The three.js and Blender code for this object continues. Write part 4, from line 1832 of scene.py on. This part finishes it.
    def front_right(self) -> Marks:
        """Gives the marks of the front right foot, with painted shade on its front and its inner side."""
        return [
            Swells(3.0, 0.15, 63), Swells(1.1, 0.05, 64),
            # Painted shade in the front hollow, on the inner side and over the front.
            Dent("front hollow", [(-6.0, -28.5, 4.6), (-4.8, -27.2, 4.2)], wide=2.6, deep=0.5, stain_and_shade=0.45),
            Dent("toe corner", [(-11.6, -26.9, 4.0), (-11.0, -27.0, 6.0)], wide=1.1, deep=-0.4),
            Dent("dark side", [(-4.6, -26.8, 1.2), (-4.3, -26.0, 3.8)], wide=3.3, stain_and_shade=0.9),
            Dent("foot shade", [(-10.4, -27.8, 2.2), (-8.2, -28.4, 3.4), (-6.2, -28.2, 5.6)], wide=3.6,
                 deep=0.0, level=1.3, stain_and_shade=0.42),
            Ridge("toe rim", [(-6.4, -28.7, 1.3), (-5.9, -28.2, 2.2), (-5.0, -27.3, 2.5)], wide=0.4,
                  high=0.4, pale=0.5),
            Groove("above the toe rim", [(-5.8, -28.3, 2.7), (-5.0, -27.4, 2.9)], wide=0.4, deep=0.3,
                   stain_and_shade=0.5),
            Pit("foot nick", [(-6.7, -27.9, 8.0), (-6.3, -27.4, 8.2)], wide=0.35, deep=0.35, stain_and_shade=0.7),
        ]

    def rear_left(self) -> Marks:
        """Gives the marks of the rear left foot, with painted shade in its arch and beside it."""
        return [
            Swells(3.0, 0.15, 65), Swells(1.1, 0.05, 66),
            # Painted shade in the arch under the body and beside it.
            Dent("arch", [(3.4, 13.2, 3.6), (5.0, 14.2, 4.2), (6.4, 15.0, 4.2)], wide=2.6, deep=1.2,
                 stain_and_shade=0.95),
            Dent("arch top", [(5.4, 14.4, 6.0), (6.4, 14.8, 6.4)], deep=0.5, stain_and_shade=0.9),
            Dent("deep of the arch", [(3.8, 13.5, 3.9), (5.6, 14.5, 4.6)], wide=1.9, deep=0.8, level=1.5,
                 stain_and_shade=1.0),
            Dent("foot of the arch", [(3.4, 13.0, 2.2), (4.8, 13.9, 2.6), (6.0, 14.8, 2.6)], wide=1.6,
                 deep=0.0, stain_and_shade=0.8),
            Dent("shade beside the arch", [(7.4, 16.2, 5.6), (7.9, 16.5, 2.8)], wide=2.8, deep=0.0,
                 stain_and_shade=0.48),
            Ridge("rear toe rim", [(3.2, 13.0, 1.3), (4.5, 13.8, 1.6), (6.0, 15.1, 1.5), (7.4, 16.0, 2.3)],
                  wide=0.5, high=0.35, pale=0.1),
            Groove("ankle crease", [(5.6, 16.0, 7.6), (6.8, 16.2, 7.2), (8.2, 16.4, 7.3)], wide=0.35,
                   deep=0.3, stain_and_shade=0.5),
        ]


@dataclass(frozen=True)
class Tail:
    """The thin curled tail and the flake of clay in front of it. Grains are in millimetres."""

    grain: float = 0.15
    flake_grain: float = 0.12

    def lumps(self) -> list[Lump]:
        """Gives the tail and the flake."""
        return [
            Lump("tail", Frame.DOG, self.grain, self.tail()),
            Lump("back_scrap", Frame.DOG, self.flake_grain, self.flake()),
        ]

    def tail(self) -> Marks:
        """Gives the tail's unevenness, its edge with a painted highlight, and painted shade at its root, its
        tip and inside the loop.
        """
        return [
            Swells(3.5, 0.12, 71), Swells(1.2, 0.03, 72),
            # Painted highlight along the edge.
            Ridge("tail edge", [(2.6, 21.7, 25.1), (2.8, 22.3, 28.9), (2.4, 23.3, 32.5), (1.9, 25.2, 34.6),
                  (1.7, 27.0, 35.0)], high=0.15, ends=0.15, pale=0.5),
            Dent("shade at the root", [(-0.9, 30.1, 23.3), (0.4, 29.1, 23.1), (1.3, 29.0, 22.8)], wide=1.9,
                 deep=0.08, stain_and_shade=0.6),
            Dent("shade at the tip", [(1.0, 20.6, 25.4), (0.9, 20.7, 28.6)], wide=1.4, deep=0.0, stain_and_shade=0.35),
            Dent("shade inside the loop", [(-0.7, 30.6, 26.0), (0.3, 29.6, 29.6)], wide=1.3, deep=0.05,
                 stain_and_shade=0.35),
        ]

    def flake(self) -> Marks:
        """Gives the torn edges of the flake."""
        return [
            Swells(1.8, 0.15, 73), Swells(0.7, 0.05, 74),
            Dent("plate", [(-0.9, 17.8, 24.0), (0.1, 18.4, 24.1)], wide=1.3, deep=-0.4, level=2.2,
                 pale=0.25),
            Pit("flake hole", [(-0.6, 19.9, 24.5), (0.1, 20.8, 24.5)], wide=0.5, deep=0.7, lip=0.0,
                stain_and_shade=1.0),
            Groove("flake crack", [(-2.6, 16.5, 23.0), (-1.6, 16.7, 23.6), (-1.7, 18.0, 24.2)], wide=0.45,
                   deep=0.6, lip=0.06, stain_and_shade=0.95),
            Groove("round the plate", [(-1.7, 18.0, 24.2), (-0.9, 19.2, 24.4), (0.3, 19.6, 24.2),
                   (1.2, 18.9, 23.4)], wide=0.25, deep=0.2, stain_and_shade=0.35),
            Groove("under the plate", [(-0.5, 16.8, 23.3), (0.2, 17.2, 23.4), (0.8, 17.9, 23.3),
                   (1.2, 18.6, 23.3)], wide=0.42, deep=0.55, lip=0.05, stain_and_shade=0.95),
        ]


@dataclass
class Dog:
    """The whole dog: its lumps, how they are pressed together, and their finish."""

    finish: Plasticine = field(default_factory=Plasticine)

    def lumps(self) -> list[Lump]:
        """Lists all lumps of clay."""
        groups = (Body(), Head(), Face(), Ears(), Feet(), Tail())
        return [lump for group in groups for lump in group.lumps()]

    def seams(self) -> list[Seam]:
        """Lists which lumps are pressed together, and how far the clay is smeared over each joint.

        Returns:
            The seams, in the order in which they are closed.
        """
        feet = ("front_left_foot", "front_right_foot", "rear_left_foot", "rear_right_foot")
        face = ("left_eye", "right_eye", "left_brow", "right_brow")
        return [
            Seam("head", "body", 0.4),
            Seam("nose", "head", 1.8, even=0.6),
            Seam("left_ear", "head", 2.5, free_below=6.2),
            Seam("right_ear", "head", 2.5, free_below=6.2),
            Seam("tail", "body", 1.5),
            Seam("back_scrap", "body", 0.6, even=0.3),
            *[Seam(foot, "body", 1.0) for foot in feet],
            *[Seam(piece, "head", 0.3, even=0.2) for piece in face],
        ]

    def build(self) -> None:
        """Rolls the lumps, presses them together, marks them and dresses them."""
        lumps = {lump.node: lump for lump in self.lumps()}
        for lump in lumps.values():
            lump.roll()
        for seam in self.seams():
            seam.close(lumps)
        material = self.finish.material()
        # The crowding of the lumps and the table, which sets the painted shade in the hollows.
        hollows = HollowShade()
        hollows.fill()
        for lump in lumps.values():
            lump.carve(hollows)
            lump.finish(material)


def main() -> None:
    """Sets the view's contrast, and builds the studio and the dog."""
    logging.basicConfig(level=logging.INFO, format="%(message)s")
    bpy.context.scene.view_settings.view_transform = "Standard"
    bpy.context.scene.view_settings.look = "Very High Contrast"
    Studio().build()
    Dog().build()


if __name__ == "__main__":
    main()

======

-- Required task --
Each line of the material should be echoed exactly.

-- Answer to this problem --
The three.js and Blender code for this object continues. Write part 4, from line 1832 of scene.py on. This part finishes it.
    def front_right(self) -> Marks:
        """Gives the marks of the front right foot, with painted shade on its front and its inner side."""
        return [
            Swells(3.0, 0.15, 63), Swells(1.1, 0.05, 64),
            # Painted shade in the front hollow, on the inner side and over the front.
            Dent("front hollow", [(-6.0, -28.5, 4.6), (-4.8, -27.2, 4.2)], wide=2.6, deep=0.5, stain_and_shade=0.45),
            Dent("toe corner", [(-11.6, -26.9, 4.0), (-11.0, -27.0, 6.0)], wide=1.1, deep=-0.4),
            Dent("dark side", [(-4.6, -26.8, 1.2), (-4.3, -26.0, 3.8)], wide=3.3, stain_and_shade=0.9),
            Dent("foot shade", [(-10.4, -27.8, 2.2), (-8.2, -28.4, 3.4), (-6.2, -28.2, 5.6)], wide=3.6,
                 deep=0.0, level=1.3, stain_and_shade=0.42),
            Ridge("toe rim", [(-6.4, -28.7, 1.3), (-5.9, -28.2, 2.2), (-5.0, -27.3, 2.5)], wide=0.4,
                  high=0.4, pale=0.5),
            Groove("above the toe rim", [(-5.8, -28.3, 2.7), (-5.0, -27.4, 2.9)], wide=0.4, deep=0.3,
                   stain_and_shade=0.5),
            Pit("foot nick", [(-6.7, -27.9, 8.0), (-6.3, -27.4, 8.2)], wide=0.35, deep=0.35, stain_and_shade=0.7),
        ]

    def rear_left(self) -> Marks:
        """Gives the marks of the rear left foot, with painted shade in its arch and beside it."""
        return [
            Swells(3.0, 0.15, 65), Swells(1.1, 0.05, 66),
            # Painted shade in the arch under the body and beside it.
            Dent("arch", [(3.4, 13.2, 3.6), (5.0, 14.2, 4.2), (6.4, 15.0, 4.2)], wide=2.6, deep=1.2,
                 stain_and_shade=0.95),
            Dent("arch top", [(5.4, 14.4, 6.0), (6.4, 14.8, 6.4)], deep=0.5, stain_and_shade=0.9),
            Dent("deep of the arch", [(3.8, 13.5, 3.9), (5.6, 14.5, 4.6)], wide=1.9, deep=0.8, level=1.5,
                 stain_and_shade=1.0),
            Dent("foot of the arch", [(3.4, 13.0, 2.2), (4.8, 13.9, 2.6), (6.0, 14.8, 2.6)], wide=1.6,
                 deep=0.0, stain_and_shade=0.8),
            Dent("shade beside the arch", [(7.4, 16.2, 5.6), (7.9, 16.5, 2.8)], wide=2.8, deep=0.0,
                 stain_and_shade=0.48),
            Ridge("rear toe rim", [(3.2, 13.0, 1.3), (4.5, 13.8, 1.6), (6.0, 15.1, 1.5), (7.4, 16.0, 2.3)],
                  wide=0.5, high=0.35, pale=0.1),
            Groove("ankle crease", [(5.6, 16.0, 7.6), (6.8, 16.2, 7.2), (8.2, 16.4, 7.3)], wide=0.35,
                   deep=0.3, stain_and_shade=0.5),
        ]


@dataclass(frozen=True)
class Tail:
    """The thin curled tail and the flake of clay in front of it. Grains are in millimetres."""

    grain: float = 0.15
    flake_grain: float = 0.12

    def lumps(self) -> list[Lump]:
        """Gives the tail and the flake."""
        return [
            Lump("tail", Frame.DOG, self.grain, self.tail()),
            Lump("back_scrap", Frame.DOG, self.flake_grain, self.flake()),
        ]

    def tail(self) -> Marks:
        """Gives the tail's unevenness, its edge with a painted highlight, and painted shade at its root, its
        tip and inside the loop.
        """
        return [
            Swells(3.5, 0.12, 71), Swells(1.2, 0.03, 72),
            # Painted highlight along the edge.
            Ridge("tail edge", [(2.6, 21.7, 25.1), (2.8, 22.3, 28.9), (2.4, 23.3, 32.5), (1.9, 25.2, 34.6),
                  (1.7, 27.0, 35.0)], high=0.15, ends=0.15, pale=0.5),
            Dent("shade at the root", [(-0.9, 30.1, 23.3), (0.4, 29.1, 23.1), (1.3, 29.0, 22.8)], wide=1.9,
                 deep=0.08, stain_and_shade=0.6),
            Dent("shade at the tip", [(1.0, 20.6, 25.4), (0.9, 20.7, 28.6)], wide=1.4, deep=0.0, stain_and_shade=0.35),
            Dent("shade inside the loop", [(-0.7, 30.6, 26.0), (0.3, 29.6, 29.6)], wide=1.3, deep=0.05,
                 stain_and_shade=0.35),
        ]

    def flake(self) -> Marks:
        """Gives the torn edges of the flake."""
        return [
            Swells(1.8, 0.15, 73), Swells(0.7, 0.05, 74),
            Dent("plate", [(-0.9, 17.8, 24.0), (0.1, 18.4, 24.1)], wide=1.3, deep=-0.4, level=2.2,
                 pale=0.25),
            Pit("flake hole", [(-0.6, 19.9, 24.5), (0.1, 20.8, 24.5)], wide=0.5, deep=0.7, lip=0.0,
                stain_and_shade=1.0),
            Groove("flake crack", [(-2.6, 16.5, 23.0), (-1.6, 16.7, 23.6), (-1.7, 18.0, 24.2)], wide=0.45,
                   deep=0.6, lip=0.06, stain_and_shade=0.95),
            Groove("round the plate", [(-1.7, 18.0, 24.2), (-0.9, 19.2, 24.4), (0.3, 19.6, 24.2),
                   (1.2, 18.9, 23.4)], wide=0.25, deep=0.2, stain_and_shade=0.35),
            Groove("under the plate", [(-0.5, 16.8, 23.3), (0.2, 17.2, 23.4), (0.8, 17.9, 23.3),
                   (1.2, 18.6, 23.3)], wide=0.42, deep=0.55, lip=0.05, stain_and_shade=0.95),
        ]


@dataclass
class Dog:
    """The whole dog: its lumps, how they are pressed together, and their finish."""

    finish: Plasticine = field(default_factory=Plasticine)

    def lumps(self) -> list[Lump]:
        """Lists all lumps of clay."""
        groups = (Body(), Head(), Face(), Ears(), Feet(), Tail())
        return [lump for group in groups for lump in group.lumps()]

    def seams(self) -> list[Seam]:
        """Lists which lumps are pressed together, and how far the clay is smeared over each joint.

        Returns:
            The seams, in the order in which they are closed.
        """
        feet = ("front_left_foot", "front_right_foot", "rear_left_foot", "rear_right_foot")
        face = ("left_eye", "right_eye", "left_brow", "right_brow")
        return [
            Seam("head", "body", 0.4),
            Seam("nose", "head", 1.8, even=0.6),
            Seam("left_ear", "head", 2.5, free_below=6.2),
            Seam("right_ear", "head", 2.5, free_below=6.2),
            Seam("tail", "body", 1.5),
            Seam("back_scrap", "body", 0.6, even=0.3),
            *[Seam(foot, "body", 1.0) for foot in feet],
            *[Seam(piece, "head", 0.3, even=0.2) for piece in face],
        ]

    def build(self) -> None:
        """Rolls the lumps, presses them together, marks them and dresses them."""
        lumps = {lump.node: lump for lump in self.lumps()}
        for lump in lumps.values():
            lump.roll()
        for seam in self.seams():
            seam.close(lumps)
        material = self.finish.material()
        # The crowding of the lumps and the table, which sets the painted shade in the hollows.
        hollows = HollowShade()
        hollows.fill()
        for lump in lumps.values():
            lump.carve(hollows)
            lump.finish(material)


def main() -> None:
    """Sets the view's contrast, and builds the studio and the dog."""
    logging.basicConfig(level=logging.INFO, format="%(message)s")
    bpy.context.scene.view_settings.view_transform = "Standard"
    bpy.context.scene.view_settings.look = "Very High Contrast"
    Studio().build()
    Dog().build()


if __name__ == "__main__":
    main()